Blaze it up and again live the memories of our human versatility. If you are lucky you will be on a hit list from the government, if you are doing something right. Get out of that science speak, the kings and queens of harlem beckon us home and I take on their charge ahead, writing that fiend out the way. Making movement towards something new in the mind fuck chaos.

            The rules were really inevitable in the game that is the same every time. Take on a new story cause this is getting old like the hell hounds of greek ancestory. I could stand for a bit more poise and furniture than that to dance on top of. Hell, I grew up with seeing eye ghosts on both sides of my bed in the morning. I dare you to work harder than that to fix me in the middle of the ring, I bend easily out of most situations.

            Rusty guillotines were broken with the thunder of rage that I brought with me, my angels and descendents.
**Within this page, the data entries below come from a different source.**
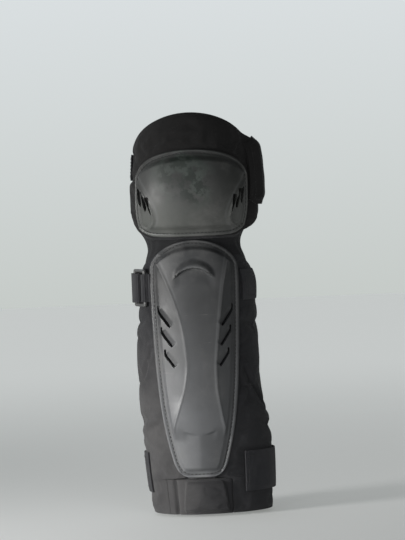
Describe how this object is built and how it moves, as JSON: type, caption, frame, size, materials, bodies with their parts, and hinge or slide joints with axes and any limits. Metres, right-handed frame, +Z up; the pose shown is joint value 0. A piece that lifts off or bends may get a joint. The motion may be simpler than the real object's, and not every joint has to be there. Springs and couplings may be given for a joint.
{
  "type": "knee and shin guard",
  "caption": "Wrap-round knee and shin guard: a hard knee cup and a hard shin plate on padded cloth, hinged at a stretch neck and closed by elastic straps.",
  "frame": {"origin": "on the knee's bend line, in the middle of the leg's width", "axes": "+Z up along the leg, -Y out of the front of the knee, +X to the right as seen from the front"},
  "size_m": [0.1748, 0.1605, 0.52],
  "materials": {
    "shell_plastic": "scuffed dark grey moulded polymer",
    "ring_plastic": "dark moulded nylon",
    "thread": "grey sewing thread",
    "cover_cloth": "dusty black woven cloth",
    "stretch_cloth": "black stretch knit",
    "binding_tape": "black folded edge tape",
    "foam": "closed-cell foam",
    "lining_cloth": "brushed mesh lining",
    "elastic": "black ribbed elastic",
    "loop_tape": "soft loop tape",
    "hook_tape": "hook tape"
  },
  "bodies": {
    "shin": {"neck_panel": "stretch_cloth", "shin_shell": "shell_plastic", "shin_shell_seam": "thread", "shin_panel": "cover_cloth", "shin_foam": "foam", "shin_lining": "lining_cloth", "ankle_pad": "cover_cloth", "shin_wing_left": "cover_cloth", "shin_wing_right": "cover_cloth", "wing_binding_left": "binding_tape", "wing_binding_right": "binding_tape", "calf_keeper": "elastic", "calf_strap_base": "elastic", "calf_strap": "elastic", "calf_loop_patch": "loop_tape", "ankle_strap_base": "elastic", "ankle_strap": "elastic", "ankle_loop_patch": "loop_tape"},
    "knee": {"knee_shell": "shell_plastic", "knee_shell_seam": "thread", "knee_cover": "cover_cloth", "knee_foam": "foam", "hood_pad": "foam", "knee_lining": "lining_cloth", "knee_binding": "binding_tape", "knee_loop_patch": "loop_tape", "knee_strap_flap": "cover_cloth"},
    "knee_strap": {"knee_strap": "elastic", "knee_strap_hook": "hook_tape"},
    "calf_ring": {"calf_ring": "ring_plastic"},
    "calf_tab": {"calf_tab": "elastic", "calf_tab_hook": "hook_tape"},
    "ankle_tab": {"ankle_tab": "elastic", "ankle_tab_hook": "hook_tape"}
  },
  "joints": [
    {"name": "knee_flex", "type": "hinge", "parent": "shin", "child": "knee", "pos_m": [0, 0, 0], "axis": [-1, 0, 0], "range_deg": [0, 60]},
    {"name": "knee_strap_open", "type": "hinge", "parent": "knee", "child": "knee_strap", "pos_m": [0.07336, 0.04303, 0.101], "axis": [0, 0, -1], "range_deg": [0, 70]},
    {"name": "calf_ring_swing", "type": "hinge", "parent": "shin", "child": "calf_ring", "pos_m": [-0.06427, -0.01354, -0.056], "axis": [0, 0, 1], "range_deg": [0, 35]},
    {"name": "calf_tab_peel", "type": "hinge", "parent": "calf_ring", "child": "calf_tab", "pos_m": [-0.07654, 0.02096, -0.056], "axis": [0, 0, 1], "range_deg": [0, 70]},
    {"name": "ankle_tab_peel", "type": "hinge", "parent": "shin", "child": "ankle_tab", "pos_m": [0.0887, 0.04632, -0.29814], "axis": [0, 0, 1], "range_deg": [0, 75]}
  ]
}
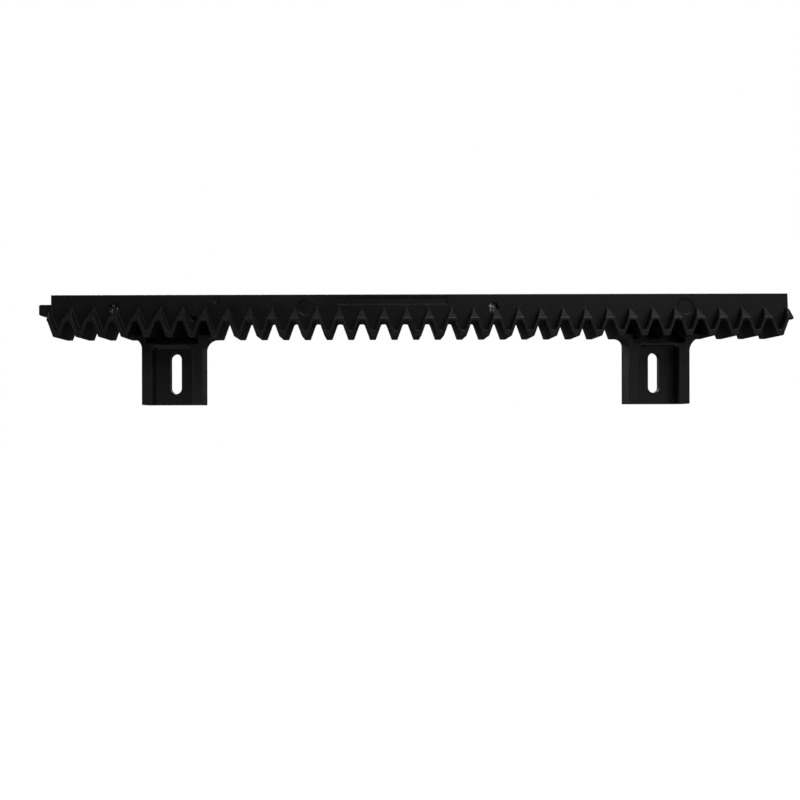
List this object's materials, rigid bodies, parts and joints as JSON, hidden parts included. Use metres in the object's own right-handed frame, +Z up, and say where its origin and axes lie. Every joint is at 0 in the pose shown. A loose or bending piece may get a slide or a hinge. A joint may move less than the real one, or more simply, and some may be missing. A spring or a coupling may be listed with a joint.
{
  "type": "gear rack section",
  "caption": "Straight nylon gear rack section with a steel core, downward cored teeth, slotted screw lugs, and a tongue and socket to join sections.",
  "frame": {"origin": "on the flat rear plane that lies against the gate, midway between the centres of the two upright screw slots", "axes": "+X along the rack from the tongue end to the socket end, +Y through the thickness towards the gate, +Z up and away from the tooth tips"},
  "size_m": [0.4227, 0.022, 0.062],
  "materials": {
    "nylon": "satin moulded black nylon with a fine texture",
    "steel": "bright zinc-plated square bar"
  },
  "bodies": {
    "root": {"rail_beam": "nylon", "teeth": "nylon", "tooth_webs": "nylon", "left_lug": "nylon", "right_lug": "nylon", "joining_tongue": "nylon", "steel_core": "steel"}
  },
  "joints": []
}
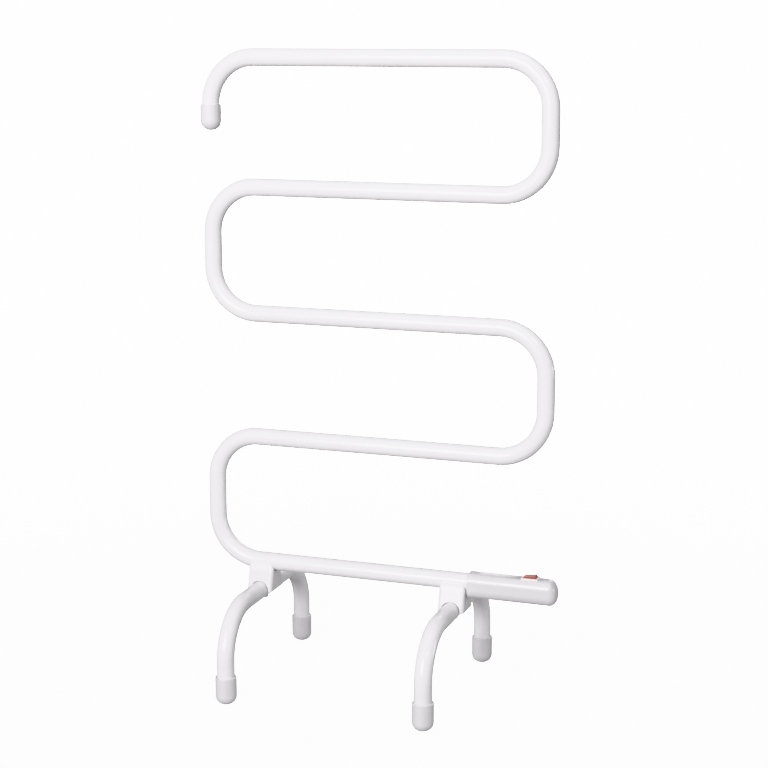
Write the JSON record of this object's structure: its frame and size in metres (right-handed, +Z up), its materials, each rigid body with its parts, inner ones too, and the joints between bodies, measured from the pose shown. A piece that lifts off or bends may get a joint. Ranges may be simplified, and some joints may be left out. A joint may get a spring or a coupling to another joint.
{
  "type": "heated towel rail",
  "caption": "Free-standing heated towel rail: one tube bent back and forth into level bars, on arched foot tubes, with a switched control housing on the lowest bar.",
  "frame": {"origin": "on the floor, under the middle of the overall width and depth", "axes": "+Z up, +X to the right along the bars towards the control housing, -Y towards the viewer, in the plane of the foot arches"},
  "size_m": [0.5155, 0.306, 0.8855],
  "materials": {
    "rail_paint": "white powder coat on steel, satin",
    "cap_plastic": "moulded white plastic",
    "housing_plastic": "moulded white ABS, satin",
    "bezel_plastic": "moulded cream nylon",
    "rocker_red": "clear red polycarbonate",
    "lamp_glass": "clear glass",
    "cable_sheath": "silicone sheath",
    "spacer_silicone": "moulded silicone",
    "zinc_steel": "zinc plated",
    "brass_parts": "stamped",
    "block_plastic": "moulded natural nylon",
    "cutout_case": "drawn case",
    "wire_brown": "insulated wire",
    "wire_blue": "insulated wire",
    "wire_green": "insulated wire"
  },
  "bodies": {
    "frame": {"serpentine_tube": "rail_paint", "heating_cable": "cable_sheath", "cable_spacers": "spacer_silicone", "cable_end_seal": "spacer_silicone", "top_end_cap": "cap_plastic", "foot_cap_front_left": "cap_plastic", "foot_cap_back_left": "cap_plastic", "foot_cap_front_right": "cap_plastic", "foot_cap_back_right": "cap_plastic", "left_foot_tube": "rail_paint", "right_foot_tube": "rail_paint", "left_bracket": "rail_paint", "right_bracket": "rail_paint", "left_nut_plate": "zinc_steel", "right_nut_plate": "zinc_steel", "foot_screws": "zinc_steel", "housing_upper": "housing_plastic", "housing_lower": "housing_plastic", "housing_screws": "zinc_steel", "tube_pin_screw": "zinc_steel", "tube_end_bush": "spacer_silicone", "earth_tag": "brass_parts", "earth_screw": "zinc_steel", "terminal_block": "block_plastic", "terminal_inserts": "brass_parts", "terminal_screws": "zinc_steel", "thermal_cutout": "cutout_case", "wire_heater_live": "wire_brown", "wire_switched_live": "wire_brown", "wire_live": "wire_brown", "wire_heater_neutral": "wire_blue", "wire_lamp": "wire_blue", "wire_earth": "wire_green", "cord_gland": "bezel_plastic", "gland_nut": "block_plastic", "switch_frame": "bezel_plastic", "switch_tabs": "brass_parts"},
    "rocker": {"rocker_button": "rocker_red", "switch_plunger": "block_plastic", "plunger_spring": "zinc_steel", "neon_lamp": "lamp_glass"},
    "blade": {"contact_blade": "brass_parts"}
  },
  "joints": [
    {"name": "rocker_turn", "type": "hinge", "parent": "frame", "child": "rocker", "pos_m": [0.22, 0, 0.18], "axis": [0, 1, 0], "range_deg": [0, 12]},
    {"name": "blade_turn", "type": "hinge", "parent": "frame", "child": "blade", "pos_m": [0.22, 0, 0.1705], "axis": [0, 1, 0], "range_deg": [-8.4, 0]}
  ],
  "couplings": [
    {"joint": "blade_turn", "follows": "rocker_turn", "ratio": -0.7}
  ]
}
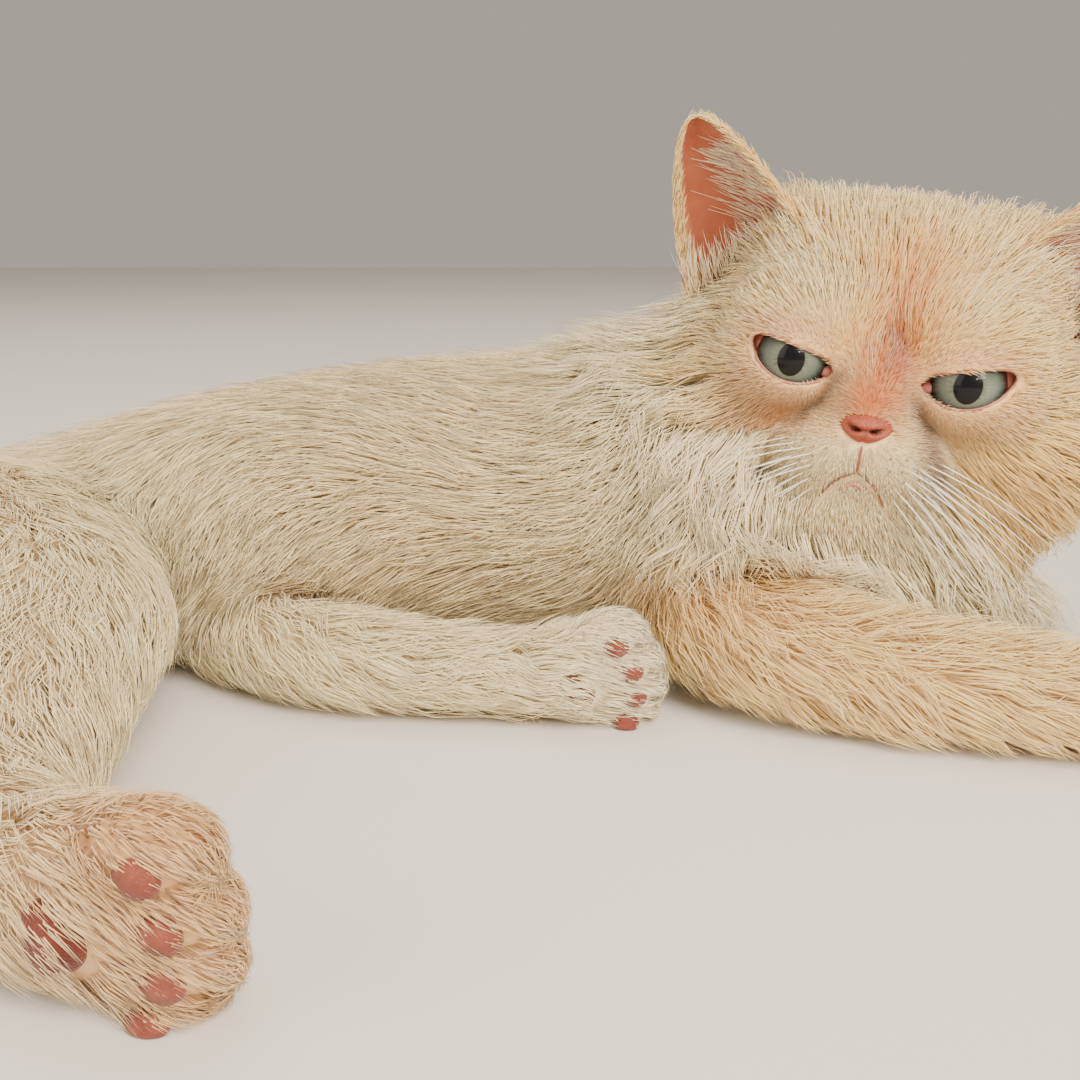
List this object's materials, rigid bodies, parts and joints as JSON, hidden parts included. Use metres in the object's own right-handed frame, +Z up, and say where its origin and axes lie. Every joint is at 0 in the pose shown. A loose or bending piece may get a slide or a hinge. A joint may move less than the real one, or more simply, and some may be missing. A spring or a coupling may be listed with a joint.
{
  "type": "persian cat",
  "caption": "Long-haired Persian cat lying half on its side, head raised, forelegs forward and hind feet out with their soles to the side.",
  "frame": {"origin": "on the floor, at a point of the flat on which the belly rests", "axes": "+X from the rump towards the head, +Y towards the spine, away from the belly and the soles, +Z up from the floor"},
  "size_m": [0.4995, 0.2905, 0.1592],
  "materials": {
    "coat": "long, soft, cream white fur",
    "tinted_coat": "soft fur of a pale orange tint",
    "nose_leather": "bare pink skin, slightly moist",
    "eye": "wet, glossy, grey green iris"
  },
  "bodies": {
    "root": {"eye_left": "eye", "eye_right": "eye", "head": "coat", "nose": "nose_leather", "ear_left": "tinted_coat", "ear_right": "tinted_coat", "neck": "coat", "chest": "coat", "belly": "coat", "forepaw_right": "coat", "forepaw_left": "coat", "hindpaw_right": "coat", "hindpaw_left": "coat", "foreleg_right": "coat", "foreleg_left": "coat", "hindleg_right": "coat", "hindleg_left": "coat", "tail_root": "tinted_coat", "tail_tip": "tinted_coat"}
  },
  "joints": []
}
The nearer we come to the grave the heavier I feel and know that  greed and time are against us. All together we look upwards toward a bluer sky and find salvation somewhere on this garden lamppost of a world. I walked my way quickly through the garden to lead you there, a soft touch and a tender composition of expression.

            I am never standing long. I am back to where I started, indeed and as always. Did you lose a father anything like mine? Love is hard to find in any closeted space so I am thankful, but now I sit alone. I smoke a cigar in your honor and writing in remembrance and not forgetting. Raise a glass, my customers, and forget the transparent abyss. Come in rational and non-linear tempests and we shall dine together again.